O Ministério Público Federal (MPF) devolveu à Polícia Federal (PF) o inquérito que investiga a morte do indígena Paulo Paulino Guajajara, em novembro do ano passado, durante uma emboscada de grileiros na Terra Indígena (TI) Arariboia, no Maranhão.
O relatório da Polícia Federal afirma que a morte de Paulino ocorreu após os índios terem furtado e depredado uma moto de ‘não indígenas’. A Defensoria Pública e o Conselho Indigenista repudiam esta versão.
A PF indiciou Raimundo Nonato Ferreira de Sousa e Antônio Wesley Nascimento pela morte de Paulino Guajajara e do madeireiro Márcio Gleik Moreira Pereira, mas discordou da versão do sobrevivente Laércio Sousa Silva de que tenha ocorrido uma emboscada de grileiros.
Segundo o inquérito da PF, os dois homens estavam na região praticando atividades de caça e trocaram tiros com os índios, após eles terem roubado uma moto, sem qualquer indício de emboscada ou algum conflito étnico.
Os dois foram indiciados por homicídio doloso – quando há intenção de matar – e por porte ilegal de arma de arma de fogo e caça ilegal.
Láercio Guajajara, que sobreviveu à troca de tiros, também foi indiciado no inquérito. Segundo a PF, o indígena foi acusado de furto, porte ilegal de arma e por dano causado nas motocicletas que foram apreendidas pelos índios com os não indígenas. Uma terceira pessoa, Clayton Rodrigues Nascimento, também foi indiciado por porte de arma e caça ilegal.
Segundo o MPF, a devolução do inquérito aconteceu na última sexta (10), assim que foi recebido da Justiça Federal. Desta forma, o MPF reiterou que ainda não recebeu completamente o inquérito para analisar.
O Defensor Público da União, Yuri Costa, que atua na defesa de Laércio Guajajara, disse que há um grande equívoco por parte da Polícia Federal na conclusão das investigações. Para a Defensoria, o caso tem uma relação com um conflito maior entre indígenas e não-indígenas que historicamente existe.
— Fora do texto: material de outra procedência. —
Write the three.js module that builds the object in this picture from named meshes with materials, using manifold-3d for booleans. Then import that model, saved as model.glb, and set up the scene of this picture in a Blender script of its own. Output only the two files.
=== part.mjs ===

“A conclusão da autoridade policial é equivocada, não corresponde aquilo que foi apurado durante o inquérito policial. O delegado concluiu que não há relação dos homicídios e interesses da coletividade indígena. Ele reduziu a um conflito privado, específico, ligado a furtos de motocicleta. Na opinião da Defensoria, isso descontextualiza tudo o que envolve um conflito histórico naquela região entre indígenas e não-indígenas”.
O Conselho Indigenista Missionário (Cimi) emitiu uma nota contra o relatório da PF sobre o assassinato. “Ao reduzir o caso a um lamentável episódio de troca de tiros, investigação desconsidera uma longa história de violência e violações contra os Guajajara e seu território”, diz um trecho da nota.
Para o Cimi, a conclusão da PF contrasta com a versão de Laércio Guajajara.
“Conforme o relato feito pelo sobrevivente Laércio, os indígenas foram vítimas de uma emboscada enquanto caçavam dentro do seu território. Segundo ele, quando pararam para tomar água, ouviram barulho no mato e logo em seguida os tiros. Paulo Paulino tombou no local após receber um tiro no ouvido, não havendo tempo para se defenderem. Laércio se protegeu atrás de uma árvore, sendo alvejado nas costas e no braço direito, conseguindo escapar com o quadriciclo que estavam usando na caçada a porcos do mato. Laércio assegurou que não avistou nenhum corpo de não indígena caído no local”.
Os índios Guajajara da TI Arariboia, bem como outros povos indígenas, atuam como Guardiões da Floresta nas TIs Alto Turiaçu, Caru, Governador, Krikati e Pindaré, realizam ações de proteção do seu território e são reconhecidos pela Funai e pelo Ibama para realizar essas ações, uma vez que o Estado, que deveria proteger e fiscalizar seus territórios, não o faz.
“É sabido também que, por conta da atuação dos Guardiões, os indígenas têm recebido ameaças, e em 2016, quatro indígenas Guajajara foram assassinados dentro da Terra Indígena Arariboia. Dois deles eram Guardiões e nenhum desses casos foi investigado pela Polícia Federal”, diz a nota do Cimi.
“Ao desprezar o contexto de violência e de violações aos direitos e territórios indígenas, mesmo quando se trata de terras indígenas já demarcadas, a Polícia Federal demonstra sua opção política pela criminalização dos povos e de seus processos de luta por direito e por território, naturaliza o racismo institucionalizado pelo Estado e acaba por reforçar, com esta posição, as políticas de extermínio dos povos originários”, conclui o Cimi.